The optional Driving Assistant Professional feature adds adaptive cruise control with stop-and-go, as well as lane-centering steering -- but it's not a hands-off autonomous system. Extended Traffic Jam Assistant can accelerate, steer and brake in heavy traffic at speeds below 37 mph, and it has a camera in the instrument cluster that "watches" to ensure the driver is still looking at the roadway; if so, he or she won't even need to touch the wheel. That'll be a welcome feature for anyone who commutes in bumper-to-bumper gridlock.
It takes no time at all to figure out the layout of the 3 Series' dashboard because, well, this feels like basically the same interior we've seen in BMWs for quite some time. There's nothing wrong with sticking to a proven script, but rivals like Volvo and Mercedes are doing far more creative, more modern-looking things in this class. Likewise, while the 3 Series has lots of very nice-feeling and nice-looking materials, there are also big expanses of plain, hard plastics that don't exactly scream premium. That's not to say this is a bad place to spend time, it's just not quite as fresh as some competing sedans.

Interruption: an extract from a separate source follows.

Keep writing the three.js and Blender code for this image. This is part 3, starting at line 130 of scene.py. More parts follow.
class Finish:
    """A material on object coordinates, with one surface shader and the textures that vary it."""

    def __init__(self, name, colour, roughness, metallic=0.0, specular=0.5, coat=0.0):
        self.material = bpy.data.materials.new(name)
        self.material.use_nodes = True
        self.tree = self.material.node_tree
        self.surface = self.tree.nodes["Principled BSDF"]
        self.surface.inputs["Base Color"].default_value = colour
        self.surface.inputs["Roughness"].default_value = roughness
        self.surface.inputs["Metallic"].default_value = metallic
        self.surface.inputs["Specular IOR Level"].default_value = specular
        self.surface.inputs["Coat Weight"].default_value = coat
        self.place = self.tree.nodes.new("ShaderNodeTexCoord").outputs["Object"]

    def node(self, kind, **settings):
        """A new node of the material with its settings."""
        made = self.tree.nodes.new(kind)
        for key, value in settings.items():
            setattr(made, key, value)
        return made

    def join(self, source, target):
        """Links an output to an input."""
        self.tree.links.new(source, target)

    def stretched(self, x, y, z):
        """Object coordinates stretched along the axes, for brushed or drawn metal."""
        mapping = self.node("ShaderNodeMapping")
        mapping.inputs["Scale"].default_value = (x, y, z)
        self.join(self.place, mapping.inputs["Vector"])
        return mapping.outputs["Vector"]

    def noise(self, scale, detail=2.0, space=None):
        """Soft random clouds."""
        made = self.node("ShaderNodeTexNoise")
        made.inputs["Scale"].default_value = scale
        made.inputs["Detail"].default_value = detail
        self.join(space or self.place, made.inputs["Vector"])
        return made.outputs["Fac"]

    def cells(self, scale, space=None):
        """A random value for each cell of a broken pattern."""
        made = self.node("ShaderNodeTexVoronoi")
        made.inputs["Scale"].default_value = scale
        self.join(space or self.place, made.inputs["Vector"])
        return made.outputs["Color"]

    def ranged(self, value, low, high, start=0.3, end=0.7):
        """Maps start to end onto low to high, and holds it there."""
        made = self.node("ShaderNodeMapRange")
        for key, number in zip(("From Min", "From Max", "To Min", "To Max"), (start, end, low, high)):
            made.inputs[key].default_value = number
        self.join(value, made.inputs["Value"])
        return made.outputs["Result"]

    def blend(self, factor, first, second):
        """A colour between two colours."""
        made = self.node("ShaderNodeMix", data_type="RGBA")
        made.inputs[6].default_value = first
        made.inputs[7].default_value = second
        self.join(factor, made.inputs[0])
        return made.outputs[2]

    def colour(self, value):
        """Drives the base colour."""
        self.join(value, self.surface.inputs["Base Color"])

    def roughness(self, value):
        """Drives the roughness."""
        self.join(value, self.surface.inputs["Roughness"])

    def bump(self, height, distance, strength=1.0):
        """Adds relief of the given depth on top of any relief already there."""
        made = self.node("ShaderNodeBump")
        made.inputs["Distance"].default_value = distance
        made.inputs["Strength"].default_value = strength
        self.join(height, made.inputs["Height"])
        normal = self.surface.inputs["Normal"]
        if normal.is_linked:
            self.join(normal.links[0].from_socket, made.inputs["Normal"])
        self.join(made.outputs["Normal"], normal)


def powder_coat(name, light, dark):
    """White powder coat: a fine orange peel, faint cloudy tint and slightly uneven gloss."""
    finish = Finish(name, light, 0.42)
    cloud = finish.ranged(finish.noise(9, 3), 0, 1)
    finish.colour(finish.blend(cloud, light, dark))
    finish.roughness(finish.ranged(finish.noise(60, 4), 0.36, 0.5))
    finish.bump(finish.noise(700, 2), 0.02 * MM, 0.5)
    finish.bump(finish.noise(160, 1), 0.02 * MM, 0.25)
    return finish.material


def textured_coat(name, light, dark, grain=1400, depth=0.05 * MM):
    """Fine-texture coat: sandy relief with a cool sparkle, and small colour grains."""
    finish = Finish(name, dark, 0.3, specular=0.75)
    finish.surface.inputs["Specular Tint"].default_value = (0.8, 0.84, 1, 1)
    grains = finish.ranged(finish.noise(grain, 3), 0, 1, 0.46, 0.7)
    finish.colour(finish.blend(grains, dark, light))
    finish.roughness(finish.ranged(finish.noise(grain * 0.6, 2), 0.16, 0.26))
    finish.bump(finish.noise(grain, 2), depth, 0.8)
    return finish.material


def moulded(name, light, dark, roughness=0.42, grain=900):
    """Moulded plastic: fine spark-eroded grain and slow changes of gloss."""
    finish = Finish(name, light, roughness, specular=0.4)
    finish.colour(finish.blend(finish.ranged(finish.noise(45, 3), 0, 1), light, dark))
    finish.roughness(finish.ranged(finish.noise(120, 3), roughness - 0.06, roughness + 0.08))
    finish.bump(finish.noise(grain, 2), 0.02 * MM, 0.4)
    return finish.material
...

On the outside, the car is recognizably a BMW 3 Series, but it's not as immediately attractive as prior models. It could be the wide and flat taillights, it could be the plain body surfacing, but it took me a while to warm up to this car's design. Still, this particular car -- blacked-out trim, lowered suspension, 19-inch wheels and Sunset Orange paint -- has a properly sporty appearance.
As you'd expect from an all-new model, the 2019 3 Series is more fuel efficient than before. The rear-drive 330i scores 26 miles per gallon city and 36 mpg highway in EPA testing, up from 24/34 mpg last year. My 330i xDrive tester, meanwhile, is rated for 25/34 mpg, versus 23/33 mpg for its predecessor. Hitting those figures in real-world driving is easy, too.
Cargo space is up from 15.8 to a huge 17.0 cubic feet, which is significantly better than the Mercedes C-Class, Audi A4 , Volvo S60 and Genesis G70 .
Pricing figures have unsurprisingly crept up, with the 2019 BMW 330i starting at $41,245 (with destination) in rear-wheel drive form and $43,245 for the xDrive variant. Also unsurprising is how quickly those figures can ramp up as you load up on options, with my tester boasting a list price of $58,770. That's quite a big number for the entry 3 Series with a four-cylinder engine; while it's easy to be drawn in by the many toys on the order sheet, I wouldn't equip my 3 Series quite so expensively.
The BMW 3 Series is back. It's not just a new car, it's a new and much improved car. Of course the G20-generation sedan receives bonus points for being such a marked step forward from the last 3 Series. But even judged alone, this 330i is an excellent luxury commuter and an exciting sports sedan. It's well worth the money, and you're going to love driving it.